Given problem
Set down the whole listing verbatim.

Stored data
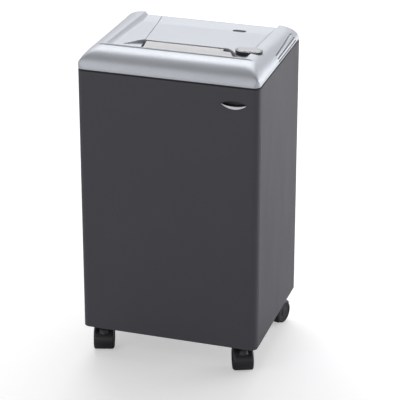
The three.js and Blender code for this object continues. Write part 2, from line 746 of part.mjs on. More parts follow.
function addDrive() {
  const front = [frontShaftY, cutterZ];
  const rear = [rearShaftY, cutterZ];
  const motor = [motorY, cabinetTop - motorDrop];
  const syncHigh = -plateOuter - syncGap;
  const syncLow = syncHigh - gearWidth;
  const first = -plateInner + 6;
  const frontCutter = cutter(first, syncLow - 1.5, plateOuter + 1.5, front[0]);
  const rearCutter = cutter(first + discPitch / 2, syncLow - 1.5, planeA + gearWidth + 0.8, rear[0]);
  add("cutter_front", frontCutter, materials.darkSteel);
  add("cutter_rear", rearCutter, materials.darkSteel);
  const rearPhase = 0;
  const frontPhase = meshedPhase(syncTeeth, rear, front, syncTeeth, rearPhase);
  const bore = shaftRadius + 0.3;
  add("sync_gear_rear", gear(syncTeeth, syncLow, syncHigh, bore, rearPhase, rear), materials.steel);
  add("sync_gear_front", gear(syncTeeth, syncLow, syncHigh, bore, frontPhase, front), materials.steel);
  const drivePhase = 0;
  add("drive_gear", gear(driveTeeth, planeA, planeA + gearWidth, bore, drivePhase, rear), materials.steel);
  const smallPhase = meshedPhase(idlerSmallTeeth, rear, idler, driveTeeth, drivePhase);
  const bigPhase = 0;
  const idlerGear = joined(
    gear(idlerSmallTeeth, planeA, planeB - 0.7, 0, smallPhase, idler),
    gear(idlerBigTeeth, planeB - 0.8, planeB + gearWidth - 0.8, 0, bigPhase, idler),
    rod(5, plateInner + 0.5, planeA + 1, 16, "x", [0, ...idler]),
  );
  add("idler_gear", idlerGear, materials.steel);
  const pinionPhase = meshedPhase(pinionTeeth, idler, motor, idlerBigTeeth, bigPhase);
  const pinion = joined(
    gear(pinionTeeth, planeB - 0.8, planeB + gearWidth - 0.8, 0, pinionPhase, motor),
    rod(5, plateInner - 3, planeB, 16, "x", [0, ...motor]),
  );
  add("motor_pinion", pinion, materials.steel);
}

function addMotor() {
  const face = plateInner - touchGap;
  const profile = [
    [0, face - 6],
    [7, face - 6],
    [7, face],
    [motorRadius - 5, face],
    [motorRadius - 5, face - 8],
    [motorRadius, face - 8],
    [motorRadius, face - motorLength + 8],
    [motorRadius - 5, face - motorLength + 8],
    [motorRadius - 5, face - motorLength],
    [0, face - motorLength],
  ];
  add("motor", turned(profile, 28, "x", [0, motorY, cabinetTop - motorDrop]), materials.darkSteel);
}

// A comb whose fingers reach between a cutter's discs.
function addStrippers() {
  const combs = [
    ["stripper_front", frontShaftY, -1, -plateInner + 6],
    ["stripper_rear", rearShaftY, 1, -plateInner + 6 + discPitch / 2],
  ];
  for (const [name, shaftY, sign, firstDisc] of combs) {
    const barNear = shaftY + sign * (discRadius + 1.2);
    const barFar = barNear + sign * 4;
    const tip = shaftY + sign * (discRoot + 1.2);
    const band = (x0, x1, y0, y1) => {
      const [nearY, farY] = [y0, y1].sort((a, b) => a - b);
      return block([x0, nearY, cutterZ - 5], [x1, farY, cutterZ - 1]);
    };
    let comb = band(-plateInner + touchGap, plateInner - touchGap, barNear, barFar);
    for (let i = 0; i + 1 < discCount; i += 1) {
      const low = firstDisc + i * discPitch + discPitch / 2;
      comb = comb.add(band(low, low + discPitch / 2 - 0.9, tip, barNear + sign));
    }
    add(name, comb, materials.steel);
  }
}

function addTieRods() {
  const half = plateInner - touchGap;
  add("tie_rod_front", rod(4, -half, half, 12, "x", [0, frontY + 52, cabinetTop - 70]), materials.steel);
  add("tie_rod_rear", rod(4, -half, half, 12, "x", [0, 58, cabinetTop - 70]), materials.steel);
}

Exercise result
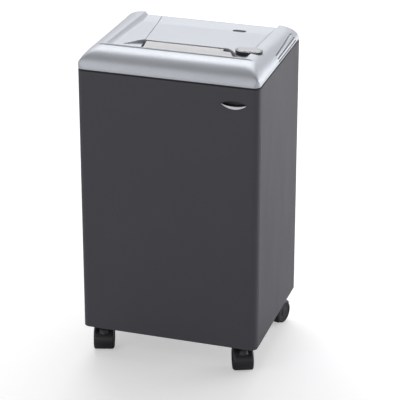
The three.js and Blender code for this object continues. Write part 2, from line 746 of part.mjs on. More parts follow.
function addDrive() {
  const front = [frontShaftY, cutterZ];
  const rear = [rearShaftY, cutterZ];
  const motor = [motorY, cabinetTop - motorDrop];
  const syncHigh = -plateOuter - syncGap;
  const syncLow = syncHigh - gearWidth;
  const first = -plateInner + 6;
  const frontCutter = cutter(first, syncLow - 1.5, plateOuter + 1.5, front[0]);
  const rearCutter = cutter(first + discPitch / 2, syncLow - 1.5, planeA + gearWidth + 0.8, rear[0]);
  add("cutter_front", frontCutter, materials.darkSteel);
  add("cutter_rear", rearCutter, materials.darkSteel);
  const rearPhase = 0;
  const frontPhase = meshedPhase(syncTeeth, rear, front, syncTeeth, rearPhase);
  const bore = shaftRadius + 0.3;
  add("sync_gear_rear", gear(syncTeeth, syncLow, syncHigh, bore, rearPhase, rear), materials.steel);
  add("sync_gear_front", gear(syncTeeth, syncLow, syncHigh, bore, frontPhase, front), materials.steel);
  const drivePhase = 0;
  add("drive_gear", gear(driveTeeth, planeA, planeA + gearWidth, bore, drivePhase, rear), materials.steel);
  const smallPhase = meshedPhase(idlerSmallTeeth, rear, idler, driveTeeth, drivePhase);
  const bigPhase = 0;
  const idlerGear = joined(
    gear(idlerSmallTeeth, planeA, planeB - 0.7, 0, smallPhase, idler),
    gear(idlerBigTeeth, planeB - 0.8, planeB + gearWidth - 0.8, 0, bigPhase, idler),
    rod(5, plateInner + 0.5, planeA + 1, 16, "x", [0, ...idler]),
  );
  add("idler_gear", idlerGear, materials.steel);
  const pinionPhase = meshedPhase(pinionTeeth, idler, motor, idlerBigTeeth, bigPhase);
  const pinion = joined(
    gear(pinionTeeth, planeB - 0.8, planeB + gearWidth - 0.8, 0, pinionPhase, motor),
    rod(5, plateInner - 3, planeB, 16, "x", [0, ...motor]),
  );
  add("motor_pinion", pinion, materials.steel);
}

function addMotor() {
  const face = plateInner - touchGap;
  const profile = [
    [0, face - 6],
    [7, face - 6],
    [7, face],
    [motorRadius - 5, face],
    [motorRadius - 5, face - 8],
    [motorRadius, face - 8],
    [motorRadius, face - motorLength + 8],
    [motorRadius - 5, face - motorLength + 8],
    [motorRadius - 5, face - motorLength],
    [0, face - motorLength],
  ];
  add("motor", turned(profile, 28, "x", [0, motorY, cabinetTop - motorDrop]), materials.darkSteel);
}

// A comb whose fingers reach between a cutter's discs.
function addStrippers() {
  const combs = [
    ["stripper_front", frontShaftY, -1, -plateInner + 6],
    ["stripper_rear", rearShaftY, 1, -plateInner + 6 + discPitch / 2],
  ];
  for (const [name, shaftY, sign, firstDisc] of combs) {
    const barNear = shaftY + sign * (discRadius + 1.2);
    const barFar = barNear + sign * 4;
    const tip = shaftY + sign * (discRoot + 1.2);
    const band = (x0, x1, y0, y1) => {
      const [nearY, farY] = [y0, y1].sort((a, b) => a - b);
      return block([x0, nearY, cutterZ - 5], [x1, farY, cutterZ - 1]);
    };
    let comb = band(-plateInner + touchGap, plateInner - touchGap, barNear, barFar);
    for (let i = 0; i + 1 < discCount; i += 1) {
      const low = firstDisc + i * discPitch + discPitch / 2;
      comb = comb.add(band(low, low + discPitch / 2 - 0.9, tip, barNear + sign));
    }
    add(name, comb, materials.steel);
  }
}

function addTieRods() {
  const half = plateInner - touchGap;
  add("tie_rod_front", rod(4, -half, half, 12, "x", [0, frontY + 52, cabinetTop - 70]), materials.steel);
  add("tie_rod_rear", rod(4, -half, half, 12, "x", [0, 58, cabinetTop - 70]), materials.steel);
}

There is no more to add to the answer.